E-commerce advertisers are already managing average acquisition costs of $45.27 for search and $65.80 for display advertising. As external costs rise from tax changes and increased returns, these figures climb further, leaving little room for inefficiency.  

Consumer behaviour is also creating new inefficiencies. Industry data shows around 30% of purchased items are returned, driven partly by the rise of “keep or return?” influencer content and creators who purchase items solely for filming before sending them back. This trend inflates operational costs for retailers, which eventually flow back into acquisition costs for advertisers.  

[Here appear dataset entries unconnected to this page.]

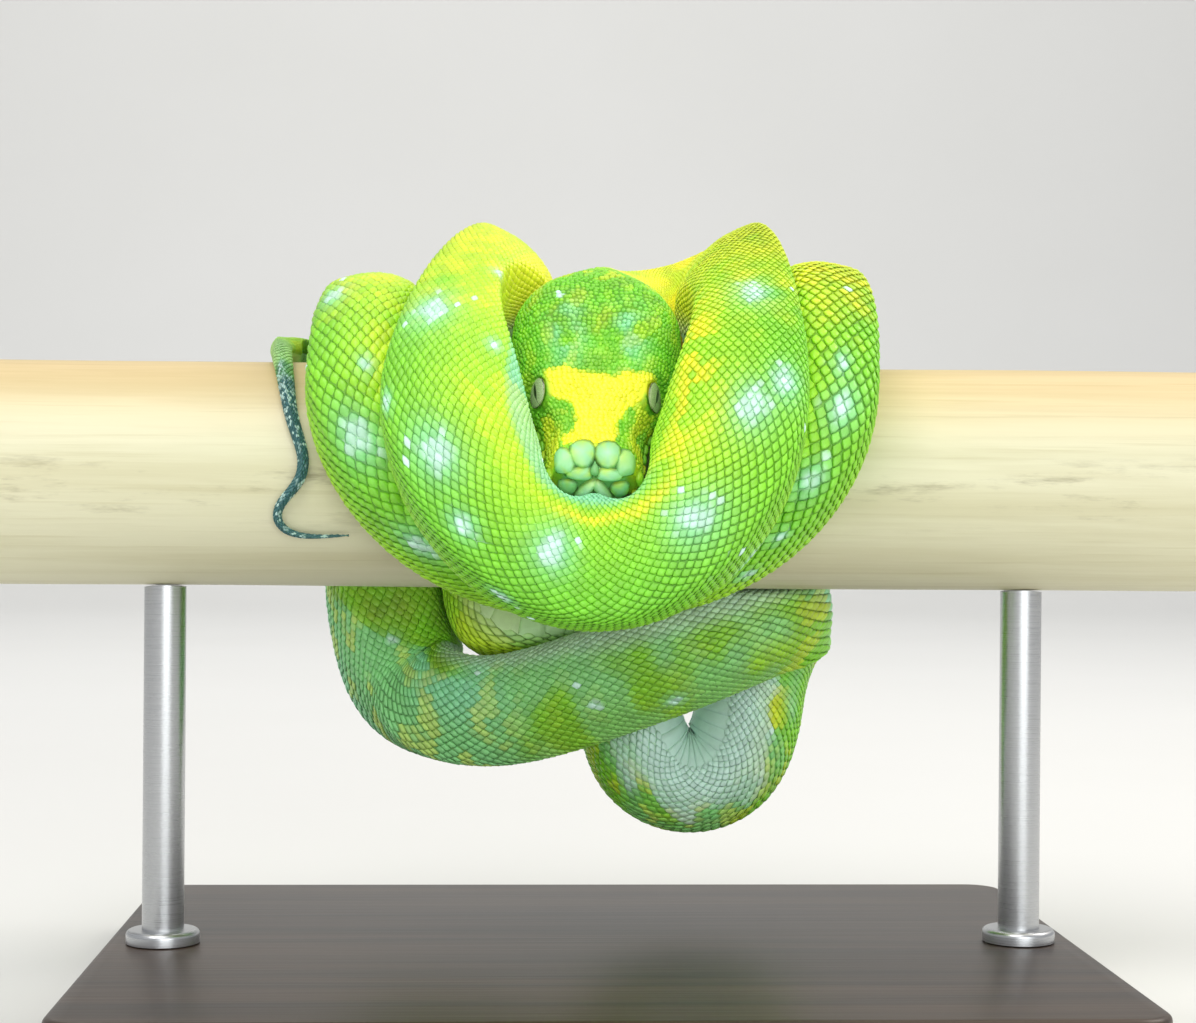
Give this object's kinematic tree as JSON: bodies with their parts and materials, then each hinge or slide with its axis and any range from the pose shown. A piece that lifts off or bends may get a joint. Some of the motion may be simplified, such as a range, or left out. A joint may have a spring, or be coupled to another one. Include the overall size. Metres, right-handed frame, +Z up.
{
  "type": "coiled green tree python",
  "caption": "Adult green tree python coiled over a round wooden perch, head resting in the middle of its loops and tail hooked to one side, on a plain rod display stand.",
  "frame": {"origin": "middle of the underside of the stand's base, on the floor", "axes": "+Z up, +X along the perch toward the viewer's right, -Y the front that the head faces"},
  "size_m": [0.3, 0.176, 0.1867],
  "materials": {
    "skin": "satin smooth scales, lime green with yellow and pale blue flecks",
    "tail_skin": "fine satin scales, blue-black with pale flecks",
    "eye": "wet gloss, tan-grey iris and upright slit pupil",
    "perch_wood": "smooth turned pine with fine grain",
    "stand_board": "dark stained board, satin",
    "stand_steel": "brushed"
  },
  "bodies": {
    "root": {"head": "skin", "lower_jaw": "skin", "eye_left": "eye", "eye_right": "eye", "neck": "skin", "inner_loop_right": "skin", "inner_loop_left": "skin", "back_loop_left": "skin", "back_loop_right": "skin", "outer_loop_right": "skin", "outer_loop_left": "skin", "back_drop": "skin", "low_loop": "skin", "low_bend": "skin", "back_rise": "skin", "tail_base": "tail_skin", "tail_tip": "tail_skin", "perch": "perch_wood", "stand_base": "stand_board", "stand_rod_left": "stand_steel", "stand_rod_right": "stand_steel"}
  },
  "joints": []
}
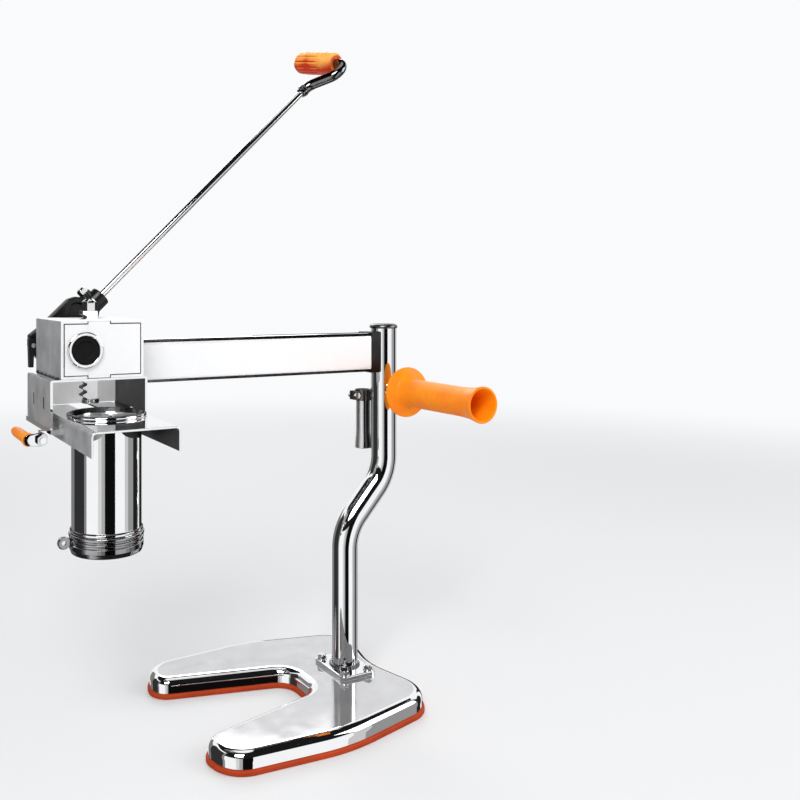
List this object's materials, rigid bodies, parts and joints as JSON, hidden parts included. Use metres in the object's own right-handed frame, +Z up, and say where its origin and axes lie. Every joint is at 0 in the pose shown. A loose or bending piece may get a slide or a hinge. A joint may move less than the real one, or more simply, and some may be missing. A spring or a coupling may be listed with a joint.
{
  "type": "pasta extruder",
  "caption": "Hand-cranked pasta press: horseshoe base, bent tube post, arm, rack-and-pinion head with ratchet crank lever, sliding tray and steel barrel with die ring.",
  "frame": {"origin": "on the table plane, under the centre of the post's foot, on the underside of the rubber pad", "axes": "+Z up; +X from the press head towards the post; -Y towards the side with the big side grip, from which the tray is loaded"},
  "size_m": [0.4906, 0.3199, 0.811],
  "materials": {
    "polished_tube": "mirror-polished stainless steel tube, hard black and white reflections",
    "polished_plate": "mirror-polished plate with faint brushing on the folded sides",
    "turned_steel": "bright turned and ground steel",
    "fasteners": "bright zinc-plated screws, nuts and washers",
    "black_casting": "glossy black enamel over a casting",
    "orange_grip": "moulded orange plastic, redder in the shade",
    "pad_rubber": "terracotta orange-red rubber",
    "black_plug": "black moulded plastic",
    "seal_rubber": "dark food-grade rubber"
  },
  "bodies": {
    "frame": {"base_plate": "polished_plate", "base_pad": "pad_rubber", "post_flange": "polished_plate", "flange_bolts": "fasteners", "flange_nuts": "fasteners", "post_tube": "polished_tube", "post_cap": "polished_tube", "arm_tube": "polished_tube", "arm_saddle": "polished_plate", "housing_shell": "polished_plate", "housing_front": "polished_plate", "housing_back": "polished_plate", "front_bearing": "turned_steel", "front_plug": "black_plug", "rear_bearing": "turned_steel", "rack_guide": "turned_steel", "carriage_bracket": "polished_plate", "rail_left": "polished_plate", "rail_right": "polished_plate", "grip_stud": "polished_tube", "side_grip": "orange_grip", "holder_tube": "polished_tube", "holder_collar": "polished_plate", "holder_bolt": "fasteners", "lock_lug": "polished_plate", "lock_nut": "fasteners"},
    "pinion": {"pinion_shaft": "turned_steel", "pinion_gear": "turned_steel", "ratchet_wheel": "turned_steel", "lever_washer": "fasteners", "lever_nut": "fasteners"},
    "rack": {"rack_bar": "turned_steel", "rack_stop_bolt": "fasteners", "pressure_foot": "turned_steel", "foot_screw": "fasteners"},
    "lever": {"lever_head": "black_casting", "lever_rod": "polished_tube", "crank_neck": "polished_tube", "clamp_bolt": "fasteners", "pawl_pin": "turned_steel", "grip_screw": "fasteners"},
    "crank_handle": {"crank_grip": "orange_grip"},
    "lever_pawl": {"pawl": "black_casting"},
    "carriage": {"tray": "polished_plate", "tray_runner": "polished_plate", "barrel": "polished_tube"},
    "die_holder": {"die_ring": "polished_tube", "die_lip": "polished_tube", "die_plate": "turned_steel"},
    "pusher": {"pusher_disc": "polished_plate", "pusher_seal": "seal_rubber", "pusher_screw": "fasteners"},
    "lock": {"lock_link": "polished_plate", "lock_grip": "orange_grip"}
  },
  "joints": [
    {"name": "pinion_turn", "type": "hinge", "parent": "frame", "child": "pinion", "pos_m": [-0.3406, 0, 0.427], "axis": [0, 1, 0], "range_deg": [-100, 90]},
    {"name": "rack_slide", "type": "slide", "parent": "frame", "child": "rack", "axis": [0, 0, 1], "range_m": [-0.0197, 0.0219]},
    {"name": "lever_swing", "type": "hinge", "parent": "frame", "child": "lever", "pos_m": [-0.3406, 0, 0.427], "axis": [0, 1, 0], "range_deg": [-75, 50]},
    {"name": "crank_grip_spin", "type": "hinge", "parent": "lever", "child": "crank_handle", "pos_m": [0.02557, 0.074, 0.78558], "axis": [-0.2046, 0.9563, 0.2089], "continuous": true},
    {"name": "pawl_lift", "type": "hinge", "parent": "lever", "child": "lever_pawl", "pos_m": [-0.3666, 0.062, 0.426], "axis": [0, 1, 0], "range_deg": [0, 15]},
    {"name": "tray_slide", "type": "slide", "parent": "frame", "child": "carriage", "axis": [0, 1, 0], "range_m": [0, 0.058]},
    {"name": "die_twist", "type": "hinge", "parent": "carriage", "child": "die_holder", "pos_m": [-0.32, -0.058, 0.235], "axis": [0, 0, 1], "range_deg": [0, 40]},
    {"name": "pusher_slide", "type": "slide", "parent": "carriage", "child": "pusher", "axis": [0, 0, -1], "range_m": [0, 0.1165]},
    {"name": "lock_turn", "type": "hinge", "parent": "frame", "child": "lock", "pos_m": [-0.3845, -0.0545, 0.3416], "axis": [0, 1, 0], "range_deg": [-75, 25]}
  ],
  "couplings": [
    {"joint": "rack_slide", "follows": "pinion_turn", "m_per_rad": -0.0125}
  ]
}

Predictive models help stabilise performance. They analyse how different combinations of GEO, device, product category and format behave under changing market conditions. If a particular offer becomes less viable due to increased tax, volatility in returns, or seasonal fatigue, AI systems can automatically redirect spend to more resilient segments. This prevents wasted budget and keeps campaigns profitable when external factors change suddenly.  

E-commerce in 2026 requires a different operating model 

Advertisers who rely solely on manual optimisation will struggle to sustain growth. AI does not replace performance teams, it expands their capacity. Teams can focus on strategy, product selection and creative direction, while the system handles the thousands of micro-adjustments required to keep campaigns profitable. 

In 2026, the brands growing fastest are the ones using automation to understand where their next buyer is coming from, how marketplaces are evolving day by day and which creative elements truly drive conversion. As the market becomes more competitive, AI is becoming the deciding factor in whether e-commerce advertisers can scale profitably. 

For advertisers, the immediate opportunity lies in shifting from manual optimization to automated decision-making, particularly around product selection, creative testing and GEO-level performance. This allows teams to spend less time reacting to volatility and more time shaping sustainable growth strategies.